Jewish American voters, including millennials, prioritize domestic policy issues that impact their lives, including health care, anti-Semitism and growing insecurity among American Jews. A candidate’s stance on Israel is of relatively low importance to Jewish voters as they determine which candidate to support in the 2020 election.  When it comes to the domestic policy issues that Jewish voters prioritize, they overwhelmingly identify with Democrats and disapprove of the handling of such issues by President Trump. Less than one-quarter of Jewish voters (23 percent) will vote for President Trump in 2020.

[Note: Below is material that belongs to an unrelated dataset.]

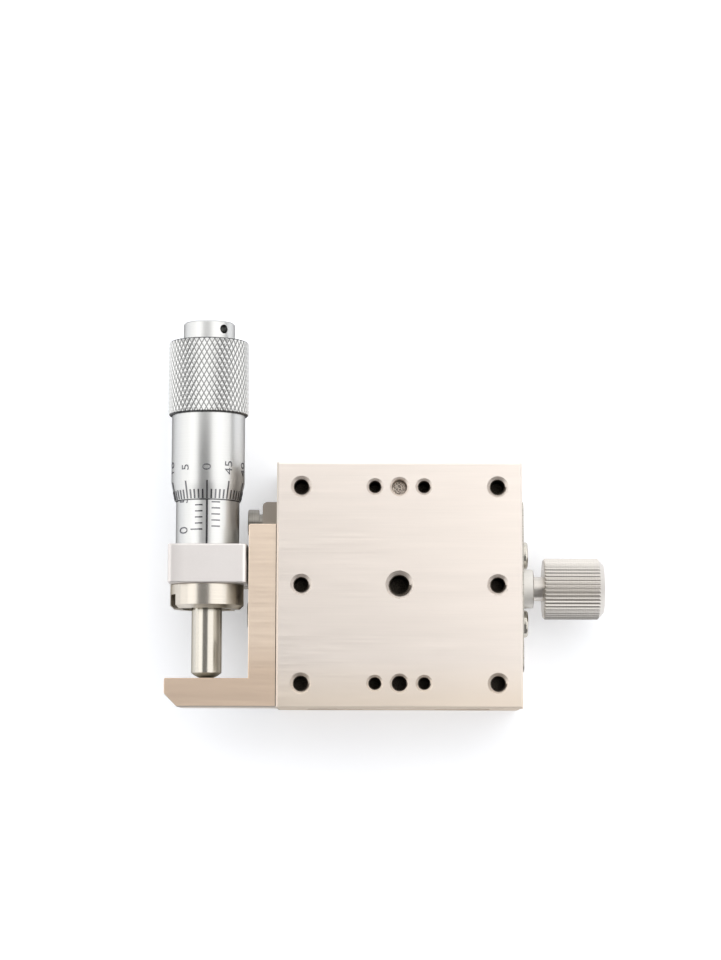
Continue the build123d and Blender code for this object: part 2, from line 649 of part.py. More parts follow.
def make_micrometer_holder():
    """The block that grips the micrometer, with the web and flange that reach the base under the arm."""
    top = micrometer_z + HOLDER_BLOCK_RISE
    body = block((block_left, block_right), (block_front, block_back), (HOLDER_BOTTOM, top))
    body = fillet(body.edges().group_by(Axis.Z)[-1].filter_by(Axis.Y), HOLDER_TOP_EDGE)
    front = body.faces().sort_by(Axis.Y)[0].edges()
    back = body.faces().sort_by(Axis.Y)[-1].edges()
    outer = (front + back).filter_by(lambda edge: edge.center().Z > HOLDER_BOTTOM + HOLDER_EDGE)
    body = fillet(outer.filter_by(lambda edge: edge.center().X < block_right - HOLDER_EDGE), HOLDER_EDGE)

    flange = block(
        (-half_width - FLANGE_THICKNESS, -half_width),
        (HOLDER_BLOCK_Y - FLANGE_LENGTH / 2, HOLDER_BLOCK_Y + FLANGE_LENGTH / 2),
        (HOLDER_BOTTOM, flange_top),
    )
    ends = flange.edges().filter_by(Axis.Z).filter_by(lambda edge: edge.center().X < -half_width - EDGE_BREAK)
    flange = fillet(ends, FLANGE_CORNER)
    web_left = block_right - HOLDER_TOP_EDGE
    web = block((web_left, -half_width), (block_front, block_back), (HOLDER_BOTTOM, flange_top))
    body += flange + web

    body -= on_micrometer(block_front) * rod(SHANK_DIAMETER / 2, HOLDER_BLOCK_LENGTH)
    for y in flange_screw_ys():
        hole = rod(FLANGE_SCREW_SHANK / 2, FLANGE_THICKNESS)
        body -= facing(-half_width - FLANGE_THICKNESS, y, flange_screw_z, "+X") * hole
    return body


def make_flange_screws():
    """The two screws that hold the holder to the base, each on a short neck."""
    length = FLANGE_THICKNESS + FLANGE_SCREW_GRIP
    neck = FLANGE_SCREW_NECK_LENGTH
    screw = cap_screw(FLANGE_SCREW_SHANK, length + neck, FLANGE_SCREW_HEAD, FLANGE_SCREW_HEAD_HEIGHT)
    screw += Pos(0, 0, -neck) * rod(FLANGE_SCREW_NECK / 2, neck)
    x = -half_width - FLANGE_THICKNESS - neck
    return [facing(x, y, flange_screw_z, "-X") * screw for y in flange_screw_ys()]


def make_stem():
    """The fixed inside of the micrometer: a shank through the block and a threaded barrel behind it."""
    bore = SPINDLE_DIAMETER / 2 + SCREW_CLEARANCE
    thread = SCREW_DIAMETER / 2 + SCREW_CLEARANCE
    front = block_front - SHANK_END
    profile = [
        (bore, 0),
        (SHANK_DIAMETER / 2, 0),
        (SHANK_DIAMETER / 2, block_back - front),
        (stem_diameter / 2, block_back - front),
        (stem_diameter / 2, sleeve_back - front),
        (STEM_NECK / 2, sleeve_back - front),
        (STEM_NECK / 2, stem_back - front),
        (thread, stem_back - front),
        (thread, stem_step - front),
        (bore, stem_step - front),
    ]
    return on_micrometer(front) * turned(profile)


def make_graduated_sleeve():
    """The outer tube that carries the millimetre scale."""
    outer = SLEEVE_DIAMETER / 2
    inner = stem_diameter / 2
    length = sleeve_back - block_back
    return on_micrometer(block_back) * turned([(inner, 0), (outer, 0), (outer, length), (inner, length)])


def make_adjusting_nut():
    """The nut at the stem's rear that takes up play in the screw."""
    outer = ADJUSTING_NUT_DIAMETER / 2
    inner = STEM_NECK / 2
    length = ADJUSTING_NUT_LENGTH
    nut = turned([(inner, 0), (outer, 0), (outer, length), (inner, length)])
    nut -= Pos(0, 0, length) * Box(ADJUSTING_NUT_DIAMETER, ADJUSTING_NUT_SLOT, ADJUSTING_NUT_SLOT)
    return on_micrometer(sleeve_back) * nut


def make_clamp_nut():
    """The slotted ring nut that pulls the micrometer's shoulder against the block."""
    outer = CLAMP_NUT_DIAMETER / 2
    inner = SHANK_DIAMETER / 2
    cut = CLAMP_NUT_CHAMFER
    length = CLAMP_NUT_LENGTH
    front = [(inner, 0), (outer - cut, 0), (outer, cut)]
    back_cut = CLAMP_NUT_BACK_CHAMFER
    back = [(outer, length - back_cut), (outer - back_cut, length), (inner, length)]
    nut = turned(front + back)
    slot = Box(CLAMP_NUT_DIAMETER, CLAMP_NUT_SLOT_WIDTH, 2 * CLAMP_NUT_SLOT_DEPTH)
    nut = on_micrometer(block_front - length) * nut
    turn = Rot(0, CLAMP_NUT_SLOT_ANGLE - 90, 0)
    return nut - Pos(micrometer_x, block_front - length, micrometer_z) * turn * Rot(-90, 0, 0) * slot


def make_spindle():
    """The spindle and its screw in one bar: domed tip, plain shaft, thread and the thimble's seat."""
    tip = anvil_face + SPINDLE_TIP_GAP
    radius = SPINDLE_DIAMETER / 2
    sphere = (radius**2 + SPINDLE_DOME**2) / (2 * SPINDLE_DOME)
    screw_start = stem_step + TRAVEL + THIMBLE_REAR_GAP - tip
    shoulder = end_wall - tip
    profile = [
        (0, 0),
        (radius, 0),
        (radius, screw_start),
        (SCREW_DIAMETER / 2, screw_start),
        (SCREW_DIAMETER / 2, shoulder),
        (SPINDLE_SEAT_DIAMETER / 2, shoulder),
        (SPINDLE_SEAT_DIAMETER / 2, shoulder + SPINDLE_SEAT_LENGTH),
        (0, shoulder + SPINDLE_SEAT_LENGTH),
    ]
    bar = turned(profile)
    dome = Pos(0, 0, sphere) * Sphere(sphere)
    bar = bar & (dome + Pos(0, 0, SPINDLE_DOME) * rod(SCREW_DIAMETER, shoulder + THIMBLE_END_WALL))
    hole = Pos(0, 0, thimble_back - CAP_SCREW_LENGTH - tip) * rod(CAP_SCREW_DIAMETER / 2, CAP_SCREW_LENGTH)
    return on_micrometer(tip) * (bar - hole)


def make_thimble():
    """The turning barrel: bevelled scale edge, plain body and the grip at its rear."""
    grip = THIMBLE_LENGTH - GRIP_LENGTH
    depth = THIMBLE_LENGTH - THIMBLE_END_WALL
    seat = depth + SPINDLE_SEAT_LENGTH
    profile = [
        (THIMBLE_BORE / 2, 0),
        (THIMBLE_EDGE_DIAMETER / 2, 0),
        (THIMBLE_DIAMETER / 2, THIMBLE_BEVEL),
        (THIMBLE_DIAMETER / 2, grip),
        (GRIP_DIAMETER / 2 - GRIP_CHAMFER, grip),
        (GRIP_DIAMETER / 2, grip + GRIP_CHAMFER),
        (GRIP_DIAMETER / 2, THIMBLE_LENGTH - GRIP_CHAMFER),
        (GRIP_DIAMETER / 2 - GRIP_CHAMFER, THIMBLE_LENGTH),
        (CAP_SCREW_DIAMETER / 2, THIMBLE_LENGTH),
        (CAP_SCREW_DIAMETER / 2, seat),
        (SPINDLE_SEAT_DIAMETER / 2, seat),
        (SPINDLE_SEAT_DIAMETER / 2, depth),
        (THIMBLE_BORE / 2, depth),
    ]
    return on_micrometer(thimble_front) * turned(profile)


def make_end_cap():
    """The cap whose screw holds the thimble on the spindle, with a cross hole for a tommy bar."""
    radius = CAP_DIAMETER / 2
    screw = CAP_SCREW_DIAMETER / 2
    cap = turned(
        [
            (0, -CAP_SCREW_LENGTH),
            (screw, -CAP_SCREW_LENGTH),
            (screw, 0),
            (radius, 0),
            (radius, CAP_LENGTH - CAP_CHAMFER),
            (radius - CAP_CHAMFER, CAP_LENGTH),
            (0, CAP_LENGTH),
        ]
    )
    cap = on_micrometer(thimble_back) * cap
    height = thimble_back + CAP_LENGTH - TOMMY_HOLE_INSET
    hole = Cylinder(TOMMY_HOLE / 2, CAP_DIAMETER)
    return cap - Pos(micrometer_x, height, micrometer_z) * Rot(0, TOMMY_HOLE_ANGLE, 0) * hole


def leaf_screw_ys():
    """The leaf's screws, one each side of the knob."""
    return [side * LEAF_SCREW_SPACING / 2 for side in (-1, 1)]


def make_lock_leaf():
    """The spring-steel leaf that the knob presses against the table's side."""
    outline = RectangleRounded(LEAF_LENGTH, LEAF_HEIGHT, LEAF_CORNER)
    leaf = extrude(Rot(0, 0, 90) * outline, amount=LEAF_THICKNESS)
    leaf = facing(half_width, 0, leaf_top - LEAF_HEIGHT / 2, "+X") * leaf
    for y in leaf_screw_ys():
        leaf -= facing(half_width, y, leaf_screw_z, "+X") * rod(LEAF_SCREW_SHANK / 2, LEAF_THICKNESS)
    hole = LOCK_SCREW_DIAMETER / 2 + LOCK_WASHER_CLEARANCE
    return leaf - facing(half_width, 0, lock_z, "+X") * rod(hole, LEAF_THICKNESS)


def make_leaf_screws():
    """The two low cross-head screws of the leaf."""
    rise = LEAF_SCREW_HEAD_HEIGHT
    head = rod(LEAF_SCREW_HEAD / 2, rise)
    head = fillet(head.edges().group_by(Axis.Z)[-1], LEAF_SCREW_HEAD_EDGE)
    for turn in (0, 90):
        arm = Box(LEAF_SCREW_CROSS, LEAF_SCREW_CROSS_WIDTH, 2 * LEAF_SCREW_RECESS)
        head -= Pos(0, 0, rise) * Rot(0, 0, turn) * arm
    length = LEAF_THICKNESS + LEAF_SCREW_GRIP
    screw = head + Pos(0, 0, -length) * rod(LEAF_SCREW_SHANK / 2, length)
    return [facing(leaf_face, y, leaf_screw_z, "+X") * screw for y in leaf_screw_ys()]


def make_lock_washer():
    """The thick washer between the knob's neck and the leaf."""
    outer = LOCK_WASHER_DIAMETER / 2
    inner = LOCK_SCREW_DIAMETER / 2 + LOCK_WASHER_CLEARANCE
    thick = LOCK_WASHER_THICKNESS
    cut = HEAD_BREAK
    near = [(inner, 0), (outer - cut, 0), (outer, cut)]
    far = [(outer, thick - cut), (outer - cut, thick), (inner, thick)]
    washer = turned(near + far)
    return facing(leaf_face, 0, lock_z, "+X") * washer


def make_lock_knob():
    """The thumb screw: ribbed knob, neck and the thread in the base's wall."""
    outer = KNOB_DIAMETER / 2
    inner = outer - KNOB_RIB_DEPTH
    pitch = 2 * math.pi / KNOB_RIBS
    land = KNOB_RIB_LAND * pitch
    corners = []
    for number in range(2 * KNOB_RIBS):
        radius = inner if number % 2 else outer
        for angle in (number * pitch / 2 - land / 2, number * pitch / 2 + land / 2):
            corners.append((radius * math.cos(angle), radius * math.sin(angle)))
    knob = extrude(Polygon(*corners, align=None), amount=KNOB_LENGTH)
    near = [(0, 0), (outer - KNOB_NECK_CHAMFER, 0), (outer, KNOB_NECK_CHAMFER)]
    cut = KNOB_FACE_CHAMFER
    far = [(outer, KNOB_LENGTH - cut), (outer - cut, KNOB_LENGTH), (0, KNOB_LENGTH)]
    knob = knob & turned(near + far)
    thread = LOCK_NECK_LENGTH + LOCK_WASHER_THICKNESS + LEAF_THICKNESS + LOCK_SCREW_GRIP
    knob += Pos(0, 0, -LOCK_NECK_LENGTH) * rod(LOCK_NECK_DIAMETER / 2, LOCK_NECK_LENGTH)
    knob += Pos(0, 0, -thread) * rod(LOCK_SCREW_DIAMETER / 2, thread)
    return facing(knob_face, 0, lock_z, "+X") * knob


nodes = {
    "base": make_base(),
    "base_rail_left": make_rail(-wall_face),
    "base_rail_right": make_rail(wall_face),
    "base_rail_screws": make_rail_screws(fixed=True),
    "cage_stops": make_cage_stops(),
    "cage_stop_screws": make_cage_stop_screws(),
    "base_spring_post": make_post(base_post_y, EDGE_BREAK, spring_z + SPRING_DIAMETER / 2),
    "return_spring": make_return_spring(),
    "micrometer_holder": make_micrometer_holder(),
    "holder_screws": make_flange_screws(),
    "micrometer_stem": make_stem(),
    "graduated_sleeve": make_graduated_sleeve(),
    "adjusting_nut": make_adjusting_nut(),
    "clamp_nut": make_clamp_nut(),
    "lock_leaf": make_lock_leaf(),
    "leaf_screws": make_leaf_screws(),
    "table": make_table(),
    "table_rail_left": make_rail(-spine_face),
    "table_rail_right": make_rail(spine_face),
    "table_rail_screws": make_rail_screws(fixed=False),
    "table_spring_post": make_post(table_post_y, spring_z - SPRING_DIAMETER / 2, spine_bottom + POST_EMBED),
    "plug_screw": make_plug_screw(),
    "anvil_bracket": make_anvil_bracket(),
    "bracket_screws": make_bracket_screws(),
    "roller_cage_left": make_cage(-1),
    "roller_cage_right": make_cage(1),
    "rollers_left": make_rollers(-1),
    "rollers_right": make_rollers(1),
    "spindle": make_spindle(),
    "thimble": make_thimble(),
    "end_cap": make_end_cap(),
    "lock_washer": make_lock_washer(),
    "lock_knob": make_lock_knob(),
}

for name, shape in nodes.items():
    piece = Compound(shape) if isinstance(shape, list) else shape
    export_step(piece, f"parts/{name}.step")
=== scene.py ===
"""Looks of the manual linear stage: camera, studio light, metals, knurl, scales, threads and spring.

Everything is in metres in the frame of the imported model. X runs across the stage, Y along its travel
and along the micrometer, Z up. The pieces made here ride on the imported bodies.
"""

import math

import bpy
from mathutils import Matrix, Vector


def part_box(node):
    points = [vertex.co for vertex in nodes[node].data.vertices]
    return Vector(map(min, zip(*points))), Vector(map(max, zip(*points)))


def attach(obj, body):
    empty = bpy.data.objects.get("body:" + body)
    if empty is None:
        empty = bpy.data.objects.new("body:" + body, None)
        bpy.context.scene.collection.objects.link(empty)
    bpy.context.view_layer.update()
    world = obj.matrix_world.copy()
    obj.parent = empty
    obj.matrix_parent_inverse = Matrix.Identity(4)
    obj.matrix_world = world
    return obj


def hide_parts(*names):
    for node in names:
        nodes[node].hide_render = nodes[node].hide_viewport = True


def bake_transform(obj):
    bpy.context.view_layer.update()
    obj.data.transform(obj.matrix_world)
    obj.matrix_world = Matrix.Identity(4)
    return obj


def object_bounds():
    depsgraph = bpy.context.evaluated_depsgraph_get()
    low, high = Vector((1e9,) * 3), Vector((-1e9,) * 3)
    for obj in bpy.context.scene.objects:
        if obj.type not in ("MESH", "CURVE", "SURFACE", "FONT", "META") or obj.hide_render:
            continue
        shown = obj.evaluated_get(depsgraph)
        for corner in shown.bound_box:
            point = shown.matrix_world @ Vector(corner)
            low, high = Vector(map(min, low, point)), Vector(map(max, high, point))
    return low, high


MM = 0.001
MERGE = 1e-7  # points this near to each other are one
SLACK = 0.1 * MM  # in tests of place
SMOOTH_DEG = 40  # softer bends than this are shaded smooth

# Camera, fitted to the photograph: almost straight down, tipped a little towards the thimble.
CAMERA_PLACE = (-0.00697, -0.02807, 0.41913)
CAMERA_TILT_DEG = (6.42, -0.10, 0.13)
CAMERA_LENS_MM = 92.81
CAMERA_SENSOR_MM = 36.0
CAMERA_NEAR = 10 * MM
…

[1] This online survey took place May 6-12 among 1,000 Jewish voters nationally. Interviews were conducted online though a randomly selected panel. All respondents were screened for Jewish identity and current registration status, and key demographics in the final sample were weighted to reflect the Jewish electorate. The margin of error is +/-3.2 percentage points at the 95 percent confidence level. Please note that the numbers have been rounded by computer and occasionally will add up to slightly above or slightly below 100 percent.